→ Brief:
The lines to extract begin at the one containing "goes to Y = 0." and run to the end of the listing; set them down exactly and alone.
-=-=-
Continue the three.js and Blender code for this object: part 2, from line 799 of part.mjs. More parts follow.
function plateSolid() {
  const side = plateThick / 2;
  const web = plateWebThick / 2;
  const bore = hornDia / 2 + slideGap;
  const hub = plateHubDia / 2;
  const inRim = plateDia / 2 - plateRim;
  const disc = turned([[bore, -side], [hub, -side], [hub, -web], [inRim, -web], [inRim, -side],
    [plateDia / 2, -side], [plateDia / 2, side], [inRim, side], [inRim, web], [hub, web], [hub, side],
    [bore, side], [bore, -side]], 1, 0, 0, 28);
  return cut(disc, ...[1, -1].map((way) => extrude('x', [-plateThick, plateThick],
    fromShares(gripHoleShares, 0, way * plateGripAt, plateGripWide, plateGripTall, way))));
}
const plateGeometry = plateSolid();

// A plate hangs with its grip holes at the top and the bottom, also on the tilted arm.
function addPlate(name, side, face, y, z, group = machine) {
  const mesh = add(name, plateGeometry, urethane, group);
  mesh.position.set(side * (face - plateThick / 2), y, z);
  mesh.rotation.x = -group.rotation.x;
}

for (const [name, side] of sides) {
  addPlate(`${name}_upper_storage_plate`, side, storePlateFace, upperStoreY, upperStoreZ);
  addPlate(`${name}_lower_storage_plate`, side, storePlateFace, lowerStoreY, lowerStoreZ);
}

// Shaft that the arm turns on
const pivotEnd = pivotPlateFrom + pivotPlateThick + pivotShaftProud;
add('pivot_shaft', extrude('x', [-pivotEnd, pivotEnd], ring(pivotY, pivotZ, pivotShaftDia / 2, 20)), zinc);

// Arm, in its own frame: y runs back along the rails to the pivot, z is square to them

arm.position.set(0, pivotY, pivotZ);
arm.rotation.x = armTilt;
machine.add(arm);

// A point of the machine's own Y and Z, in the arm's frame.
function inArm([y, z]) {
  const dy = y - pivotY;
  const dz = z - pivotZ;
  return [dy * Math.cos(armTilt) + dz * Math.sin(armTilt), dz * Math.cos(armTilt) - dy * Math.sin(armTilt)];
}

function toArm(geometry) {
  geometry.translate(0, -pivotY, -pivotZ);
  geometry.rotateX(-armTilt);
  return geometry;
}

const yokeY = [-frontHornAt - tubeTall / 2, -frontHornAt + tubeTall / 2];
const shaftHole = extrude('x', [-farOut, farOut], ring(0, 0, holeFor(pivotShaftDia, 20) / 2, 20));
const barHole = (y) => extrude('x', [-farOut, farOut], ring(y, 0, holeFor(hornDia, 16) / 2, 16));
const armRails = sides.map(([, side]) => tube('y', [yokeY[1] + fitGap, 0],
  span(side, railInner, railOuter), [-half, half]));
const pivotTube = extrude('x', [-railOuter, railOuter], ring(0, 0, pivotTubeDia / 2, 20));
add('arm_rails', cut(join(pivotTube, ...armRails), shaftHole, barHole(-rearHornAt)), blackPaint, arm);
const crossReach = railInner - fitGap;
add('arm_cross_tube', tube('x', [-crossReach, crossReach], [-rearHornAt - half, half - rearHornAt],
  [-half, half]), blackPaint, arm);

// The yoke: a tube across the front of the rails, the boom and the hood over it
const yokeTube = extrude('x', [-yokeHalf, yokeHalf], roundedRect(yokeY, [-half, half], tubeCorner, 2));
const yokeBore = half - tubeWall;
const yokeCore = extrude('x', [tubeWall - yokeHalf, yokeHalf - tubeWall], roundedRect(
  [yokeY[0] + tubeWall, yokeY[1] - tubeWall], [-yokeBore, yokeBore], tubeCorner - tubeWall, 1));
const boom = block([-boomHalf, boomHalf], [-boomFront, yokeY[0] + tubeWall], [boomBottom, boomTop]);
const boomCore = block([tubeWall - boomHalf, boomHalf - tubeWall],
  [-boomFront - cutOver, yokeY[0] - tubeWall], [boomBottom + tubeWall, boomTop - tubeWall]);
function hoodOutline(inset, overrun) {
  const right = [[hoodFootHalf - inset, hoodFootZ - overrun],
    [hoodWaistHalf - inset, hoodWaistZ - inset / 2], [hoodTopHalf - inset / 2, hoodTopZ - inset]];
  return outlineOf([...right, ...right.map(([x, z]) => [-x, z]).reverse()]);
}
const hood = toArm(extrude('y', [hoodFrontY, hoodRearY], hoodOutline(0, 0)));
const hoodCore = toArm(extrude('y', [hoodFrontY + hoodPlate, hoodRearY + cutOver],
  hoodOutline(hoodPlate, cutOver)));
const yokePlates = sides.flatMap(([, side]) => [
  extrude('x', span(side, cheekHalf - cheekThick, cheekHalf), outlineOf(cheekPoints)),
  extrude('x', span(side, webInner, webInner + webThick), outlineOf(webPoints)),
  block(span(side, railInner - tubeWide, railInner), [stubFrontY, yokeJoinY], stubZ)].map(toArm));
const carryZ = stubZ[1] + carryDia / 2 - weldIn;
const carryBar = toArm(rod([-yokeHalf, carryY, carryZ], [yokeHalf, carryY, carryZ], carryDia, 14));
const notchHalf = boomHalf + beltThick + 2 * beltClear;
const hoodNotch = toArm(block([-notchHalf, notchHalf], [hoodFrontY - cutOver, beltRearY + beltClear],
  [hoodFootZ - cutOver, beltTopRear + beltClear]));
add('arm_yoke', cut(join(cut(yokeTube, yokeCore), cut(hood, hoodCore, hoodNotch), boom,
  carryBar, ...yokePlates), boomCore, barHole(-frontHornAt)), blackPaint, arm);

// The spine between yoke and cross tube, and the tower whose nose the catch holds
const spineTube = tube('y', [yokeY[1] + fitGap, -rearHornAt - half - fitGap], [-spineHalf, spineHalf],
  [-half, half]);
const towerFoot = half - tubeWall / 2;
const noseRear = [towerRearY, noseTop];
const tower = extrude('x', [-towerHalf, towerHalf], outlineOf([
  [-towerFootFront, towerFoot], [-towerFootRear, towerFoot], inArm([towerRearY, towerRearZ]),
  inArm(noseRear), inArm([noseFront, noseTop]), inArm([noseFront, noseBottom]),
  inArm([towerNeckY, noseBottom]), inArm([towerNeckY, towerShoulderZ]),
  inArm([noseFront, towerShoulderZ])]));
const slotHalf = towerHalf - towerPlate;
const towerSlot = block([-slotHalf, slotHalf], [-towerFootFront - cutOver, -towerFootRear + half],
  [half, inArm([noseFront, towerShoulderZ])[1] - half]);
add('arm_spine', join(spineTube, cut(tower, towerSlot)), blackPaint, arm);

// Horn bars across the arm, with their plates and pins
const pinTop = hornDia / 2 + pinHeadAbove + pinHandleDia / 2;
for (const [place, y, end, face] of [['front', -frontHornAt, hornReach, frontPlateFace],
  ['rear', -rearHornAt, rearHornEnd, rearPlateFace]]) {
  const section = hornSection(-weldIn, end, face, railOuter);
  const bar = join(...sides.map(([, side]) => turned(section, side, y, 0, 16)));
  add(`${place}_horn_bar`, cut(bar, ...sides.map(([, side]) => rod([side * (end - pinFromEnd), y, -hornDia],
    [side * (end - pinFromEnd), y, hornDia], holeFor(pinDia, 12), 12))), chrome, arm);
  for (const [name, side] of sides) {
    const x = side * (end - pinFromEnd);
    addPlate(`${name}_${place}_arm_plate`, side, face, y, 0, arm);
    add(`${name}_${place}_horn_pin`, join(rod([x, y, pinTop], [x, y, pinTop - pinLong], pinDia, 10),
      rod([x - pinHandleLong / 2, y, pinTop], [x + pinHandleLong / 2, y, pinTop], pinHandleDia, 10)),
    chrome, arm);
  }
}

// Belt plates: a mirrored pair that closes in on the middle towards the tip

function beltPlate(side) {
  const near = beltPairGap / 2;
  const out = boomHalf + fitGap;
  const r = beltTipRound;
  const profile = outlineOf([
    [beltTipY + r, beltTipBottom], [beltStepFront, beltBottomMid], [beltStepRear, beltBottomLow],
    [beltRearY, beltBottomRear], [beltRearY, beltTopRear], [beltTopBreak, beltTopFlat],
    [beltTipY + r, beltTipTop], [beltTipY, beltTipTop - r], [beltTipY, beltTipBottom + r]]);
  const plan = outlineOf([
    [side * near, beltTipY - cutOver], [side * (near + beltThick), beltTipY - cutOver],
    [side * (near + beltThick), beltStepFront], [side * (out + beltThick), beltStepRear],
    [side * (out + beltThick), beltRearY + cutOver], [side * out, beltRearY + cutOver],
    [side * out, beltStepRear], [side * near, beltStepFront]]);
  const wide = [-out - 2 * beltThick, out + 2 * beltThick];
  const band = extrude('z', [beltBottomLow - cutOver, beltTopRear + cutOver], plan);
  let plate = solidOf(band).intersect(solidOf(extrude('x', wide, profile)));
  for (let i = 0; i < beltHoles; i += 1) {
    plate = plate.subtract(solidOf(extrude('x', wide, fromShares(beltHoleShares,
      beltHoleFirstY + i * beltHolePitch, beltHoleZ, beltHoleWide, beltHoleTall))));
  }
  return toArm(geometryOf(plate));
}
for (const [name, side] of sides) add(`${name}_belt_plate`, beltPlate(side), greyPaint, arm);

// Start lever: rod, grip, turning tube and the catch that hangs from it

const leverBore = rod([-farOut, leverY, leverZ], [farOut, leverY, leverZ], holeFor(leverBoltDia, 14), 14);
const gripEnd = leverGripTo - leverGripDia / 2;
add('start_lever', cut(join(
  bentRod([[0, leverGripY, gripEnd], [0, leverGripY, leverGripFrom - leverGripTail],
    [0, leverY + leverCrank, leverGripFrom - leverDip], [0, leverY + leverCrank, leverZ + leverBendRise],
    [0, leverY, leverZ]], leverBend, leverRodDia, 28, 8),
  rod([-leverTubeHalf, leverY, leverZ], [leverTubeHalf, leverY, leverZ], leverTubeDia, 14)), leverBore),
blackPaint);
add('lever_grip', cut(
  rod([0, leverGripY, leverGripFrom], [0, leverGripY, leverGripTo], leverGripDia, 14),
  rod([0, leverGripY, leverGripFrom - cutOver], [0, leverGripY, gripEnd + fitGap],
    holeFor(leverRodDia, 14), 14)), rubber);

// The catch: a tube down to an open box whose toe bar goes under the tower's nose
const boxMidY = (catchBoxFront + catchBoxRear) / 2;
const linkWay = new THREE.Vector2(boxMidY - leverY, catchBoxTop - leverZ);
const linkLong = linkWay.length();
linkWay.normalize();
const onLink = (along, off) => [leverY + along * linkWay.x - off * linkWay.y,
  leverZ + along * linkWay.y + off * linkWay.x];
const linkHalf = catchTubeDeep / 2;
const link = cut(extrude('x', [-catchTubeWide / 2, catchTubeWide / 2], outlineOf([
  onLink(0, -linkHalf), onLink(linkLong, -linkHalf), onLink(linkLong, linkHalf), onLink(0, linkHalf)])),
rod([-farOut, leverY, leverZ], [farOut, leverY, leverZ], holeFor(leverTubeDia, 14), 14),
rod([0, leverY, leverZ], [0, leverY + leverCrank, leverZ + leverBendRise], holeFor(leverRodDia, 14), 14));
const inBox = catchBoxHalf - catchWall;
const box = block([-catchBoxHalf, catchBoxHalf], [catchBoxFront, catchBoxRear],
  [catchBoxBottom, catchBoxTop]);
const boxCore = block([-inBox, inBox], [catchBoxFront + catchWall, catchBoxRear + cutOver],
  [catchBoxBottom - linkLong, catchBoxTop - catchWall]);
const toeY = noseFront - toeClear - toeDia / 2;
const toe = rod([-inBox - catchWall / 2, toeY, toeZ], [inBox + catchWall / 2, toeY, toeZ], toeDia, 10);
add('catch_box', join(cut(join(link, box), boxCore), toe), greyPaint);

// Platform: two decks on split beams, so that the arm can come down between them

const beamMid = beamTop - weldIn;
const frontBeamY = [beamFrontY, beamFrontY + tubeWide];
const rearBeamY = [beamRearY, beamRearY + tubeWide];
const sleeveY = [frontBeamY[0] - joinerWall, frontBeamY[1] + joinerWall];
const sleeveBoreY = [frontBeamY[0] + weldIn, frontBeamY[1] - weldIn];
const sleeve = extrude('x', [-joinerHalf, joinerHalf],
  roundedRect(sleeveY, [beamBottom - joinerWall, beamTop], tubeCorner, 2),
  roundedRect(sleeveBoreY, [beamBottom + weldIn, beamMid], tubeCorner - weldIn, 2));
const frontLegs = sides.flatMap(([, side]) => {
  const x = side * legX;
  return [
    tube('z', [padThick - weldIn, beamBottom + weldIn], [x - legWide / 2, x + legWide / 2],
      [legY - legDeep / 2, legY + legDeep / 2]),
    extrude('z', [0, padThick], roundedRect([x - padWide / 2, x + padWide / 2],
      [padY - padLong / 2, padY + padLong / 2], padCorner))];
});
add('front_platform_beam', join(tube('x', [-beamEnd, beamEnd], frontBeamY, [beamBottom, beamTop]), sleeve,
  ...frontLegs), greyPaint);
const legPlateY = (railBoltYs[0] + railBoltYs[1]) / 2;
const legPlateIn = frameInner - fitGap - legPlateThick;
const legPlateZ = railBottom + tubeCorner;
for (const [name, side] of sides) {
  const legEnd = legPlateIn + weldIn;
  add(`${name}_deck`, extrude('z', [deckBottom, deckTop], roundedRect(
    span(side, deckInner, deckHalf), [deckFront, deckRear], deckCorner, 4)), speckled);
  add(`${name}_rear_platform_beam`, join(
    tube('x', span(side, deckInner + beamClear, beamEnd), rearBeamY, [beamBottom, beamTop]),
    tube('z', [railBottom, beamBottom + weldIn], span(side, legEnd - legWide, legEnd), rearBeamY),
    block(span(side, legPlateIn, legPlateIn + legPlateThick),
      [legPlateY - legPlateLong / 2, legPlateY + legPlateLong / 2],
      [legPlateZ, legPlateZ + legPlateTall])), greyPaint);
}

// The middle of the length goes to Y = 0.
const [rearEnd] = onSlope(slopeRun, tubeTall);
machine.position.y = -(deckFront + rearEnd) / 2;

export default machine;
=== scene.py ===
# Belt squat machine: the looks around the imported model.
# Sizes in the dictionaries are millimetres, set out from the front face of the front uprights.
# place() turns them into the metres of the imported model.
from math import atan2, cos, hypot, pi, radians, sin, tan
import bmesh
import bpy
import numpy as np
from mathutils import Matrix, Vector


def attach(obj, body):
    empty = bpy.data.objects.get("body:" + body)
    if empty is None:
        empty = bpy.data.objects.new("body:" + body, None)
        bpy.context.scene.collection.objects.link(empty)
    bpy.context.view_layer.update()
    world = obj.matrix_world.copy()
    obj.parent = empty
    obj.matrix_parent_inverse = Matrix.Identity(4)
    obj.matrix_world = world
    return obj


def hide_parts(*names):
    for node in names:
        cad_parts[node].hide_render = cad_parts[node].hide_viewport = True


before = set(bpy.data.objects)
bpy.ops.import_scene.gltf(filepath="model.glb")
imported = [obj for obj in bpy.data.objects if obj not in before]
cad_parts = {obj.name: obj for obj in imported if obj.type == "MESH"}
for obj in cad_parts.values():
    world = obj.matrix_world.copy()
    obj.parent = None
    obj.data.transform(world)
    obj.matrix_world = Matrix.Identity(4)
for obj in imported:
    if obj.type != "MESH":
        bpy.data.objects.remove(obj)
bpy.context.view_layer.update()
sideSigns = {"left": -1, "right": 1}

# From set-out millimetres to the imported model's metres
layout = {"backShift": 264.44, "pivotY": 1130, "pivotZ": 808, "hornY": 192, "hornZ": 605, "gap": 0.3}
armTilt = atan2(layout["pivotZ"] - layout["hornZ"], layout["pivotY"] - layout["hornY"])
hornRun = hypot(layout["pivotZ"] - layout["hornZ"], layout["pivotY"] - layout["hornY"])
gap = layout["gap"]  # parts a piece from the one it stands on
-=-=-
→ Answer to this task:
// The middle of the length goes to Y = 0.
const [rearEnd] = onSlope(slopeRun, tubeTall);
machine.position.y = -(deckFront + rearEnd) / 2;

export default machine;
=== scene.py ===
# Belt squat machine: the looks around the imported model.
# Sizes in the dictionaries are millimetres, set out from the front face of the front uprights.
# place() turns them into the metres of the imported model.
from math import atan2, cos, hypot, pi, radians, sin, tan
import bmesh
import bpy
import numpy as np
from mathutils import Matrix, Vector


def attach(obj, body):
    empty = bpy.data.objects.get("body:" + body)
    if empty is None:
        empty = bpy.data.objects.new("body:" + body, None)
        bpy.context.scene.collection.objects.link(empty)
    bpy.context.view_layer.update()
    world = obj.matrix_world.copy()
    obj.parent = empty
    obj.matrix_parent_inverse = Matrix.Identity(4)
    obj.matrix_world = world
    return obj


def hide_parts(*names):
    for node in names:
        cad_parts[node].hide_render = cad_parts[node].hide_viewport = True


before = set(bpy.data.objects)
bpy.ops.import_scene.gltf(filepath="model.glb")
imported = [obj for obj in bpy.data.objects if obj not in before]
cad_parts = {obj.name: obj for obj in imported if obj.type == "MESH"}
for obj in cad_parts.values():
    world = obj.matrix_world.copy()
    obj.parent = None
    obj.data.transform(world)
    obj.matrix_world = Matrix.Identity(4)
for obj in imported:
    if obj.type != "MESH":
        bpy.data.objects.remove(obj)
bpy.context.view_layer.update()
sideSigns = {"left": -1, "right": 1}

# From set-out millimetres to the imported model's metres
layout = {"backShift": 264.44, "pivotY": 1130, "pivotZ": 808, "hornY": 192, "hornZ": 605, "gap": 0.3}
armTilt = atan2(layout["pivotZ"] - layout["hornZ"], layout["pivotY"] - layout["hornY"])
hornRun = hypot(layout["pivotZ"] - layout["hornZ"], layout["pivotY"] - layout["hornY"])
gap = layout["gap"]  # parts a piece from the one it stands on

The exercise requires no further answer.